Autoimmune channelopathies of the nervous system

Curr Neuropharmacol. 2011 Sep;9(3):458-67. doi: 10.2174/157015911796557966.


Ion channels are complex transmembrane proteins that orchestrate the electrical signals necessary for normal function of excitable tissues, including the central nervous system, peripheral nerve, and both skeletal and cardiac muscle. Progress in molecular biology has allowed cloning and expression of genes that encode channel proteins, while comparable advances in biophysics, including patch-clamp electrophysiology and related techniques, have made the functional assessment of expressed proteins at the level of single channel molecules possible. The role of ion channel defects in the pathogenesis of numerous disorders has become increasingly apparent over the last two decades. Neurological channelopathies are frequently genetically determined but may also be acquired through autoimmune mechanisms.
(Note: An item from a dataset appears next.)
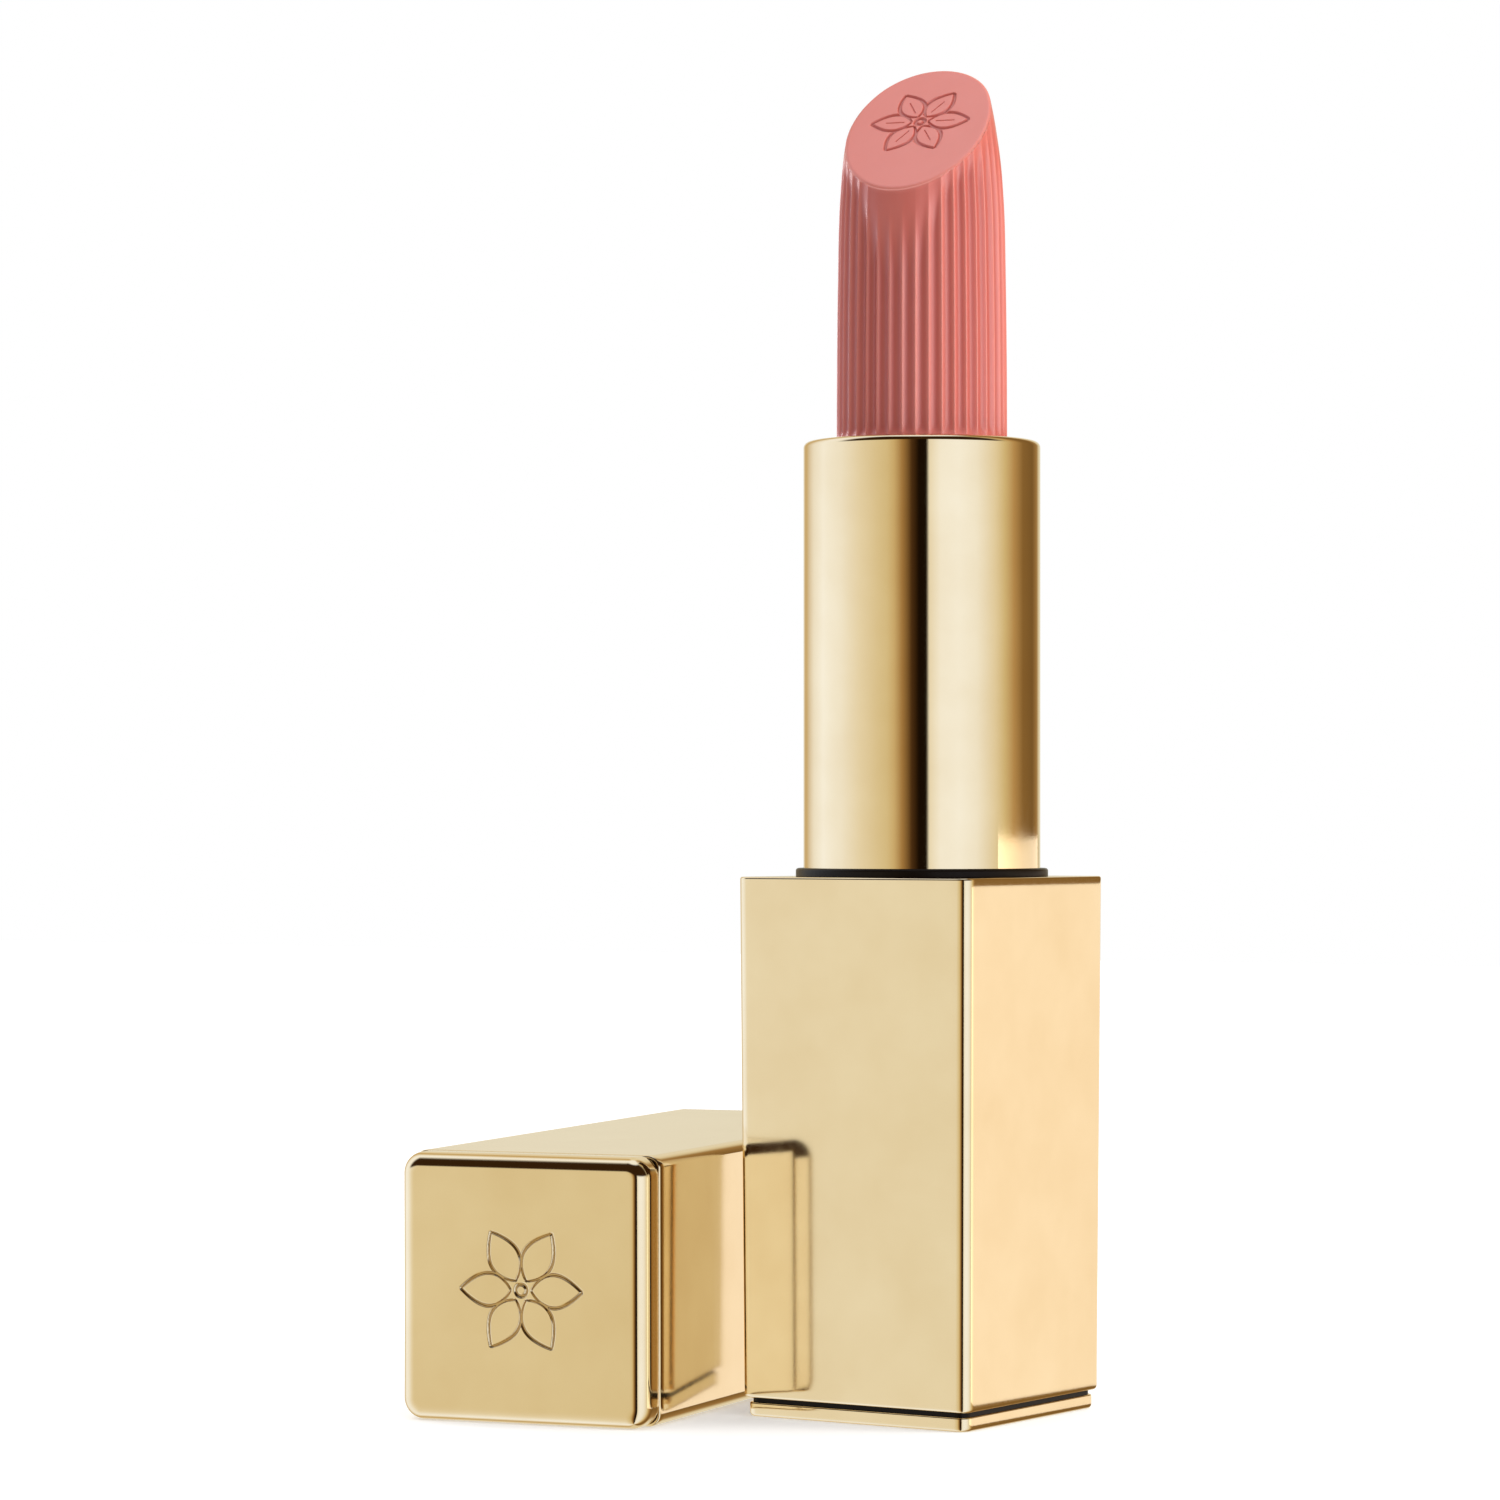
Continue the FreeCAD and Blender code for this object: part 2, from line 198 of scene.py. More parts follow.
# ------------------------------------------------------------------ materials
def gold_material(name, low, high, smooth, bright, engraved=False):
    """Bright gold anodising: a faint drift of tone, a very fine grain and hair-thin polish marks."""
    material, n, shader = new_material(name, Metallic=1.0)
    drift = n.noise(180.0, 3.0)
    grain = n.noise(9000.0, 2.0)
    tone = n.mix(n.spread(drift, 0.0, 1.0), low, high)
    # with engraved, the engraved lines are painted a darker brown: painted shade in the grooves
    if engraved:
        sunk = n.add("ShaderNodeAttribute", attribute_name="relief_light_shade").outputs["Fac"]
        tone = n.mix(n.math("MULTIPLY", sunk, -0.8, clamp=True), tone, (0.50, 0.33, 0.13))
    n.link(tone, shader.inputs["Base Color"])
    marks = n.noise(1400.0, 4.0, 0.6, (1.0, 1.0, 0.06))
    rough = n.math("ADD", n.spread(marks, smooth, bright), n.spread(grain, -0.01, 0.01))
    n.link(rough, shader.inputs["Roughness"])
    n.link(n.bump(grain, 0.03, 0.00001), shader.inputs["Normal"])
    return material


GOLD_LOW = (0.86, 0.70, 0.44)
GOLD_HIGH = (0.91, 0.765, 0.51)
gold = gold_material("gold_anodised", GOLD_LOW, GOLD_HIGH, 0.07, 0.10)
gold_end = gold_material("gold_end_anodised", GOLD_LOW, GOLD_HIGH, 0.07, 0.10, engraved=True)
gold_tube = gold_material("gold_tube_anodised", GOLD_LOW, GOLD_HIGH, 0.04, 0.06)


def plastic_material(name, low, high, rough, grain_scale, strength, shine=0.5):
    """Moulded plastic, rubber or paper: a slow drift of tone and a fine grain; shine is the specular level."""
    material, n, shader = new_material(name, Specular_IOR_Level=shine, Coat_Roughness=0.12)
    drift = n.noise(120.0, 3.0)
    n.link(n.mix(n.spread(drift, 0.0, 1.0), low, high), shader.inputs["Base Color"])
    grain = n.noise(grain_scale, 3.0)
    n.link(n.spread(grain, rough - 0.05, rough + 0.05), shader.inputs["Roughness"])
    n.link(n.bump(grain, strength, 0.00003), shader.inputs["Normal"])
    return material


DARK_LOW = (0.007, 0.004, 0.003)
DARK_HIGH = (0.012, 0.007, 0.005)
dark_plastic = plastic_material("dark_moulded", DARK_LOW, DARK_HIGH, 0.34, 2600.0, 0.2, 0.14)
liner_plastic = plastic_material("liner_moulded", (0.74, 0.71, 0.66), (0.80, 0.78, 0.73), 0.42, 1800.0, 0.3)
mech_plastic = plastic_material("natural_moulded", (0.80, 0.79, 0.76), (0.86, 0.85, 0.82), 0.38, 2200.0, 0.25)
seal_rubber = plastic_material("seal_rubber", (0.02, 0.02, 0.02), (0.045, 0.045, 0.045), 0.6, 3000.0, 0.4)
label_paper = plastic_material("label_paper", (0.80, 0.79, 0.76), (0.86, 0.85, 0.82), 0.7, 5000.0, 0.5)


def steel_material(name, tone, rough):
    material, n, shader = new_material(name, Metallic=1.0)
    drift = n.noise(300.0, 3.0)
    low = tuple(0.85 * v for v in tone)
    n.link(n.mix(n.spread(drift, 0.0, 1.0), low, tone), shader.inputs["Base Color"])
    lines = n.noise(1500.0, 3.0, 0.6, (1.0, 1.0, 0.05))
    n.link(n.spread(lines, rough - 0.07, rough + 0.07), shader.inputs["Roughness"])
    n.link(n.bump(lines, 0.2, 0.00002), shader.inputs["Normal"])
    return material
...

All of these autoimmune conditions can arise as paraneoplastic syndromes or independent from malignancies. The pathogenicity of autoantibodies to ion channels has been demonstrated in most of these conditions, and patients may respond well to immunotherapies that reduce the levels of the pathogenic autoantibodies. Autoimmune channelopathies may have a good prognosis, especially if diagnosed and treated early, and if they are non-paraneoplastic. This review focuses on clinical, pathophysiologic and therapeutic aspects of autoimmune ion channel disorders of the nervous system.

Keywords: Ion channels; Lambert-Eaton myasthenic syndrome; Morvan’s syndrome; autoimmunity; glutamate receptors; limbic encephalitis; neuromyotonia.; voltage gated potassium channels; voltage-gated calcium channels.